For telecom, downtime can also trigger compliance or reporting gaps. That can convert technical downtime into organizational cost.
CO2 handling and sink economics: don’t let this be an afterthought
Capturing CO2 is only one part. Telecom operators must still address what happens to captured CO2: compression, transport, and storage/utilization. These costs can dominate when capture units are distributed and aggregation is expensive.
CO2 logistics cost model (quick approach)
- Compression/purification cost: $/ton delivered at specified purity.
- Transport cost: distance and frequency based on your aggregation strategy.
- Sink cost: storage or utilization contract $/ton (often indexed).
- Measurement and verification: MRV costs for credible accounting.
Vendor questions you should ask verbatim
- Does the system deliver CO2 as a stream, solid, or concentrated output? What purity/spec is guaranteed?
- Who pays for compression and how is it metered?
- What is the minimum economical batch size for transport?
- How do you support MRV at telecom site granularity?
Worked comparison template (fill in your numbers)
Below is a practical table structure to use in your cost analysis. It’s intentionally telecom-centric: site count, energy, and integration are explicit.
| Line Item | DAC (Option A) | AOC (Option B) | Notes / Inputs Needed |
|---|---|---|---|
| Installed sites (count) | How many telecom assets you will equip | ||
| Capture per site (tCO2/yr) | Rated × availability × derating | ||
| Annual capture (tCO2/yr) | Sites × capture per site | ||
| CAPEX per site ($) | Include enclosure, electrical, comms, commissioning | ||
| Total CAPEX ($) | CAPEX/site × sites | ||
| kWh per ton (kWh/t) | Include auxiliaries | ||
| Annual electricity cost ($/yr) | (kWh/t × tCO2/yr) × $/kWh + demand | ||
| Consumables ($/yr) | Media + filters + reagents; include degradation impact | ||
| O&M labor and service ($/yr) | Travel, technicians, calibration, software support | ||
| CO2 handling + sink ($/yr) | Compression, transport, storage/utilization | ||
| MRV + compliance ($/yr) | Monitoring, reporting, verification, audits | ||
| Total annual cost ($/yr) | Sum of OPEX buckets | ||
| Levelized $/tCO2 (net) | CAPEX amortized + OPEX over life / net tons |
Common cost pitfalls (how projects go wrong)
- Comparing “capture rate” without availability: telecom sites experience outages; systems must be derated accordingly.

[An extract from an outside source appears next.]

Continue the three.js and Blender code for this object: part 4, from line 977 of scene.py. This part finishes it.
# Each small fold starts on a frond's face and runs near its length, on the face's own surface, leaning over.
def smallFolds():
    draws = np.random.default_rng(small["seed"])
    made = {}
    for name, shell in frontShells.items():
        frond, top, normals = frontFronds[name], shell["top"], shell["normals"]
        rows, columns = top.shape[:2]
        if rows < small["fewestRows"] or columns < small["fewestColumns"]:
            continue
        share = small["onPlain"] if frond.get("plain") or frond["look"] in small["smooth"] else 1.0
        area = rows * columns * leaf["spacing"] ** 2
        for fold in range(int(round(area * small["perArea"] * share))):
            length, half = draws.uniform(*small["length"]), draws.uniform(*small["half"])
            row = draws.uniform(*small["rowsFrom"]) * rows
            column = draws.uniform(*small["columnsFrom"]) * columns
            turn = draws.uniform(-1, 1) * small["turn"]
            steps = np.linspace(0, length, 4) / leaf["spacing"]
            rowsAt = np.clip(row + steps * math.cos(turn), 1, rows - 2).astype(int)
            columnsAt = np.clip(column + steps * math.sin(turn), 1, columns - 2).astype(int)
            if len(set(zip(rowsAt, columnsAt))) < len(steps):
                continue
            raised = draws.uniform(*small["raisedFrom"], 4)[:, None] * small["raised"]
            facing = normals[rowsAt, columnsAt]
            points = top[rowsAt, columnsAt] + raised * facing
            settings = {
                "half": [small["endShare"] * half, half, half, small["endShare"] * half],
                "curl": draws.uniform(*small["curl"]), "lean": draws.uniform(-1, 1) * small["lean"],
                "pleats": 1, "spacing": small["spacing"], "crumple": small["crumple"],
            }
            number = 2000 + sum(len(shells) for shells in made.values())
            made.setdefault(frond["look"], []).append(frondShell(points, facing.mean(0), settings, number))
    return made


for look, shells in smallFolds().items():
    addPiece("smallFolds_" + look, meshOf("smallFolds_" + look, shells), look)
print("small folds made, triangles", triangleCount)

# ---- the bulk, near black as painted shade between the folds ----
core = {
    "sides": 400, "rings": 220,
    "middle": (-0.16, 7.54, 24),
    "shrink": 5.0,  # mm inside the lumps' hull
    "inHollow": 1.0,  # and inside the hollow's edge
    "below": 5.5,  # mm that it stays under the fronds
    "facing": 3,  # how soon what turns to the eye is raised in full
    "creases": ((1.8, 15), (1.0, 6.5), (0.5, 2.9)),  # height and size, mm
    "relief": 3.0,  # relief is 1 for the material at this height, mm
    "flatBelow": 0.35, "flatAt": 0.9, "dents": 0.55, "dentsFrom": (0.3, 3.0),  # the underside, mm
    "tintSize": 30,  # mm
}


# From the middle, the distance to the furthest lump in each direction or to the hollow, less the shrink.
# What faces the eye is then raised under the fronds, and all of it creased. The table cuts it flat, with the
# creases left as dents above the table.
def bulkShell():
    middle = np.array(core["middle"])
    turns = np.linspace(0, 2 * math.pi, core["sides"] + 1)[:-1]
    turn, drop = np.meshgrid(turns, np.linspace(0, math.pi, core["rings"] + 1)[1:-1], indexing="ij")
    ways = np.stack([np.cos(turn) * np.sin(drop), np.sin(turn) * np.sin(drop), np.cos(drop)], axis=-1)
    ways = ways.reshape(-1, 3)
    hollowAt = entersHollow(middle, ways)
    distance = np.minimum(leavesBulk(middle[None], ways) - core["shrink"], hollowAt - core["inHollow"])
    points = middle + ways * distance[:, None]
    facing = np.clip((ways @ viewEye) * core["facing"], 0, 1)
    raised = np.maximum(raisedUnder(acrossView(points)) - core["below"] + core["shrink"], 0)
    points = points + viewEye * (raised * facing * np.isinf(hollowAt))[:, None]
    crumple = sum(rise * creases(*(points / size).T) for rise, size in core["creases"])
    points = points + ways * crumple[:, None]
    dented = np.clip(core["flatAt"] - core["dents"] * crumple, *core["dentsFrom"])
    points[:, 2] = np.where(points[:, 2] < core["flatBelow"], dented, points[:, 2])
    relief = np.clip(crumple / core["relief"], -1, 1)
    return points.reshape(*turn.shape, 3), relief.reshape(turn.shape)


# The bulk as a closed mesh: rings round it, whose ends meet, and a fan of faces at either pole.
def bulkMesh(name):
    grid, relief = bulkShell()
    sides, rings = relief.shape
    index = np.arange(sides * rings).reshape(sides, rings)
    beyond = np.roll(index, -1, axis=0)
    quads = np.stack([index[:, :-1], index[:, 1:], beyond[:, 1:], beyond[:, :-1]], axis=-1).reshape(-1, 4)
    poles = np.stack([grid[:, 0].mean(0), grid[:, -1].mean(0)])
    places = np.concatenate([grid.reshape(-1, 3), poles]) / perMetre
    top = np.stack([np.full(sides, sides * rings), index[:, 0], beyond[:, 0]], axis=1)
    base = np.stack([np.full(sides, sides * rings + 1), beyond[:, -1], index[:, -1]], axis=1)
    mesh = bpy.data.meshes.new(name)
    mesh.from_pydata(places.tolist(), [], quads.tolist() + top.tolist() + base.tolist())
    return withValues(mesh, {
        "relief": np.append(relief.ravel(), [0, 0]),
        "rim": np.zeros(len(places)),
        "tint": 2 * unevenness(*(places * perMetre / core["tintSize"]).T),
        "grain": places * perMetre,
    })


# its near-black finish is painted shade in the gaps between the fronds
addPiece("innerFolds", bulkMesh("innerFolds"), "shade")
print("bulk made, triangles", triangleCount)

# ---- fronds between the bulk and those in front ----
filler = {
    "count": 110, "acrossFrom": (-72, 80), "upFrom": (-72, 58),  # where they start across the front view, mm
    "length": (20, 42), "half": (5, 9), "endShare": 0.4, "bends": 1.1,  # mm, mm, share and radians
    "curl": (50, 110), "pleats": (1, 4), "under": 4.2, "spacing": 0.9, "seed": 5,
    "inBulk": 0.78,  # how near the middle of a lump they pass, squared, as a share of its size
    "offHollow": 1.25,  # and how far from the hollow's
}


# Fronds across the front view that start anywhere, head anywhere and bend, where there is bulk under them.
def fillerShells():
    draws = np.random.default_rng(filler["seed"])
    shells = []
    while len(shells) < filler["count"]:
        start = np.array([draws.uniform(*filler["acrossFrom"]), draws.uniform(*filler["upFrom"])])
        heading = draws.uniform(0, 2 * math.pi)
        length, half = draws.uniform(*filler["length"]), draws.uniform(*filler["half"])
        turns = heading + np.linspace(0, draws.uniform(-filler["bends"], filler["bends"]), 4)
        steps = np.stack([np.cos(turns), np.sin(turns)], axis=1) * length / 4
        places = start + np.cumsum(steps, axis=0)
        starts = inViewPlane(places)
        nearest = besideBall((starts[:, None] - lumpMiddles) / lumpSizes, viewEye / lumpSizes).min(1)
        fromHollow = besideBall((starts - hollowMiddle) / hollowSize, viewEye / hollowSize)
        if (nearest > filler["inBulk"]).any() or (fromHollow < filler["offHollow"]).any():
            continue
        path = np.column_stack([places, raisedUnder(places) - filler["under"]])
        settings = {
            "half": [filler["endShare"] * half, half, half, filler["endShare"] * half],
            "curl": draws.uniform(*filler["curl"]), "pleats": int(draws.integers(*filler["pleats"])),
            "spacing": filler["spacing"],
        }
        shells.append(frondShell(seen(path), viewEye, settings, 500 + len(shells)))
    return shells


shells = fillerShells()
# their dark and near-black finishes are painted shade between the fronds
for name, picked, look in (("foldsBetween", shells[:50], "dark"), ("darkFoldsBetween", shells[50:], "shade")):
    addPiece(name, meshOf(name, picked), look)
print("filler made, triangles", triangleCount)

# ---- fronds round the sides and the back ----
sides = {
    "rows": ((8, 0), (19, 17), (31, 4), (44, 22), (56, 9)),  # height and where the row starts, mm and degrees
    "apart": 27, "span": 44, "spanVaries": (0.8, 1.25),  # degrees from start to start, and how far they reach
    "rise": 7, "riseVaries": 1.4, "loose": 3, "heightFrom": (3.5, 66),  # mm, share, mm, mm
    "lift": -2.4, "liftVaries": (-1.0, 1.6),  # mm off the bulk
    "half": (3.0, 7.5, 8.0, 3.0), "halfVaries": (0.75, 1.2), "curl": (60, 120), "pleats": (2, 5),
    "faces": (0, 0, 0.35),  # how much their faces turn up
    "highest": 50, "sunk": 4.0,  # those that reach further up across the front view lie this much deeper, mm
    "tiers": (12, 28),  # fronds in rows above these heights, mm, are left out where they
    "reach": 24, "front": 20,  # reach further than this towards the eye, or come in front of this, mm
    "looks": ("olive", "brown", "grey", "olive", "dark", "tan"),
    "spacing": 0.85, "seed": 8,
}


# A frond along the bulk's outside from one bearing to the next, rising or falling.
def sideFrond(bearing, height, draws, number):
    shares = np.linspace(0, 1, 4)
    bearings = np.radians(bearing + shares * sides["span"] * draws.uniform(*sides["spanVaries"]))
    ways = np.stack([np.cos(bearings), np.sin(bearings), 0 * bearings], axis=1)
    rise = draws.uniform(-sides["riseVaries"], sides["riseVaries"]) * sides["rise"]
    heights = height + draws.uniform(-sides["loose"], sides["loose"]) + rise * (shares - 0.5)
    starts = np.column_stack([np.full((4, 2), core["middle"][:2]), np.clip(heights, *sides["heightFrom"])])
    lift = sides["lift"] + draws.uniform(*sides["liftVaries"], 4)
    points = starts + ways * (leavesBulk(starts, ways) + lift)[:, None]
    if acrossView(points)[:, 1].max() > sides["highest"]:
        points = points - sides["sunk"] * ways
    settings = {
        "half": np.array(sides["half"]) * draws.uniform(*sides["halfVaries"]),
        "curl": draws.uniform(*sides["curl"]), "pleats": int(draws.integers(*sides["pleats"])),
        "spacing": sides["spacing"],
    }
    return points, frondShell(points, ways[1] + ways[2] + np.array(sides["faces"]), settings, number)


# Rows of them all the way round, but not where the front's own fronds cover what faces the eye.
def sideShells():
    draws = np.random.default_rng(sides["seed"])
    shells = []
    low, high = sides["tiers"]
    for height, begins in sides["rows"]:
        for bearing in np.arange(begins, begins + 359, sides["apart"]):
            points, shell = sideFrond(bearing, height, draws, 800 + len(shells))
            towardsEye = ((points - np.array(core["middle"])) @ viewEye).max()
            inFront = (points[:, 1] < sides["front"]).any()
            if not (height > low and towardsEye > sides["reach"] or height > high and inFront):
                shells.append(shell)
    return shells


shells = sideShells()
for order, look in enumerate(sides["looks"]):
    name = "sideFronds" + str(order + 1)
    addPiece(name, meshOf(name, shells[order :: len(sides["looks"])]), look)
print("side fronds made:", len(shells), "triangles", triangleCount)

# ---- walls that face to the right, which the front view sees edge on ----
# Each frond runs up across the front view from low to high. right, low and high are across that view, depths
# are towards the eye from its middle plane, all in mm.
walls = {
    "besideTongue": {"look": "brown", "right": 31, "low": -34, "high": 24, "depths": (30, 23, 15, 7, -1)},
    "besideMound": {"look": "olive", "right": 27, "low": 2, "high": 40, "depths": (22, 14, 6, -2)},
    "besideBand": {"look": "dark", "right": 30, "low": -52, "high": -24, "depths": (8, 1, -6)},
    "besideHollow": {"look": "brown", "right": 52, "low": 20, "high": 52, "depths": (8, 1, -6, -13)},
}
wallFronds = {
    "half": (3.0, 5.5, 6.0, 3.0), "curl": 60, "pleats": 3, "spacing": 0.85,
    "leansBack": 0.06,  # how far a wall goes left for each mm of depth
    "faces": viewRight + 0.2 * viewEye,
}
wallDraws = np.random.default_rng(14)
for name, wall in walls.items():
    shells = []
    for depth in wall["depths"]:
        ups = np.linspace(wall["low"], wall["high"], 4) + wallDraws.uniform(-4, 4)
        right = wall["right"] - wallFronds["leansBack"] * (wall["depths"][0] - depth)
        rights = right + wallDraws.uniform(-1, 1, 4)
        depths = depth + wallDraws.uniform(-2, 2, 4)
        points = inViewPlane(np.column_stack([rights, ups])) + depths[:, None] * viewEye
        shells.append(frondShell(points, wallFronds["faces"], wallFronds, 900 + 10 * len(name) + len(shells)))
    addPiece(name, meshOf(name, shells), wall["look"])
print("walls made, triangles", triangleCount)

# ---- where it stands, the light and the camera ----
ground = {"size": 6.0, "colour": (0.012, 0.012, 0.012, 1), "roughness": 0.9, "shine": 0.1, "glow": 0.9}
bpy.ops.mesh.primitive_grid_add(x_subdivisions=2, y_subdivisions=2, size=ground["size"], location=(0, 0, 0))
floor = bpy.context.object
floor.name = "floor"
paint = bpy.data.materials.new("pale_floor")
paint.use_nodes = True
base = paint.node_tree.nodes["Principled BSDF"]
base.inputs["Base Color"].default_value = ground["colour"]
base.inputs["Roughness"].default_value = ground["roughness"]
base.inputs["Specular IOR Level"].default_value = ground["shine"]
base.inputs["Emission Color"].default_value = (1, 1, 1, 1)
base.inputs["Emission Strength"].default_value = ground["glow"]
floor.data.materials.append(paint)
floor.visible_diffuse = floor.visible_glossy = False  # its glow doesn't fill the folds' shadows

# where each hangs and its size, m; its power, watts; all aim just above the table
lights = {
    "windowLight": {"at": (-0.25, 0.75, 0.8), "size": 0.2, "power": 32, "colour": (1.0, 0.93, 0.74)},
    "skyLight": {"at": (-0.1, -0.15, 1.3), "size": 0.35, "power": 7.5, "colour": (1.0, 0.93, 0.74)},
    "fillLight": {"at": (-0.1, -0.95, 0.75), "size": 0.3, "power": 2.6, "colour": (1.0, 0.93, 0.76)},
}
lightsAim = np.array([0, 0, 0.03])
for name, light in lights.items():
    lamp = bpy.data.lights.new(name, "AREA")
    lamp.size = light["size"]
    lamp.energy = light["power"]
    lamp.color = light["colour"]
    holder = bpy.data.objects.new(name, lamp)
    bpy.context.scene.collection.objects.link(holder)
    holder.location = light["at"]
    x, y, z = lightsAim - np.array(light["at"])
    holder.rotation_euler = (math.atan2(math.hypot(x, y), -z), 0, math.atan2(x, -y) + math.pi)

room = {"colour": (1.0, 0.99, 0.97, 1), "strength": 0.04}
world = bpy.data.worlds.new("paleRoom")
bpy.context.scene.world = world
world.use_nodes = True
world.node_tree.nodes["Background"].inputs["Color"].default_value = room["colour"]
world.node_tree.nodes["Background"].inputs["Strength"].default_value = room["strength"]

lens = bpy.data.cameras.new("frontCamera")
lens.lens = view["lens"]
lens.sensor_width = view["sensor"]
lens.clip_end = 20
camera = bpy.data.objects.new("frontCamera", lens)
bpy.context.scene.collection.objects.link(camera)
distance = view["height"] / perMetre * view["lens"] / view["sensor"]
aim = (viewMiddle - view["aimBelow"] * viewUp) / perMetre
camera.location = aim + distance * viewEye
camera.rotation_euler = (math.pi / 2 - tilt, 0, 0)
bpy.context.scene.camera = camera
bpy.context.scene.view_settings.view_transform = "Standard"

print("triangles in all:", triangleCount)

- Ignoring demand charges: large intermittent loads can spike costs even if average kWh looks acceptable.
- Underestimating distributed maintenance: travel time and spares logistics scale with site count.
- Leaving CO2 sink costs vague: the cheapest capture option can become the most expensive once transport/storage is included.
- Assuming identical integration scope: “turnkey” claims often exclude electrical upgrades, safety, or comms hardening.
- Omitting end-of-life: disposal and decommissioning can be non-trivial, especially for sorbent/media handling.
Pragmatic guidance: which should telecom teams prefer?
There is no universal winner. The right choice depends on your deployment pattern and constraints. Use this decision logic to guide the first pass of your cost analysis.
Choose DAC when most of these are true
- You can deploy at fewer, more controlled sites (fewer unique integration packages).
- Centralized MRV and maintenance are operationally feasible.
- You have stable power provisioning and can support regeneration/thermal requirements.
- CO2 aggregation for transport/storage is economically efficient.
Choose AOC when most of these are true
- You need capture closer to specific telecom assets for accounting, branding, or regulatory reporting.
- You can standardize installation across many sites to reduce integration variability.
- You have a robust service network and can manage distributed spares effectively.
- Your site power and environmental conditions match the capture system’s operating envelope.
Next steps: run a vendor-neutral cost analysis sprint
To get to a defendable procurement outcome, run a short, structured sprint with clear deliverables. This avoids “spreadsheet theater” and forces consistent assumptions.
- Request standardized data packs from both DAC and AOC vendors (kWh/t, availability, consumables, integration scope, MRV approach, CO2 handling specs).
- Build a normalized model using the cost buckets and table above; enforce a single electricity price and a single sink contract assumption (or scenario set).
- Model two deployment scenarios (pilot and scale) with different site counts and maintenance coverage.
- Stress test assumptions (electricity price +20%, availability −10 points, media replacement frequency +25%).
- Score outcomes on $/tCO2 and operational risk (uptime, integration complexity, compliance burden).
If the cost difference is within your uncertainty range after stress testing, prioritize the option with the higher operational certainty and lower execution risk—because telecom projects fail more often on delivery than on theory.
Quick reference summary
- Energy dominates telecom cost analysis: require kWh/ton with auxiliaries and derating assumptions.
- Integration scope matters: itemize mechanical, electrical, comms, safety, commissioning.
- Distributed O&M scales: AOC can increase travel, spares, and downtime risk across many sites.
- CO2 sink costs can flip the result: include compression/transport/storage/utilization and MRV.
- Normalize by net tons and availability: don’t compare rated throughput.
Use this framework to produce a vendor-neutral, telecom-realistic cost analysis that stands up to procurement scrutiny and engineering execution. When you can defend each input and translate costs into $/tCO2 captured (net) under realistic uptime and integration constraints, the DAC vs. AOC decision becomes a technical procurement outcome—not a sustainability debate.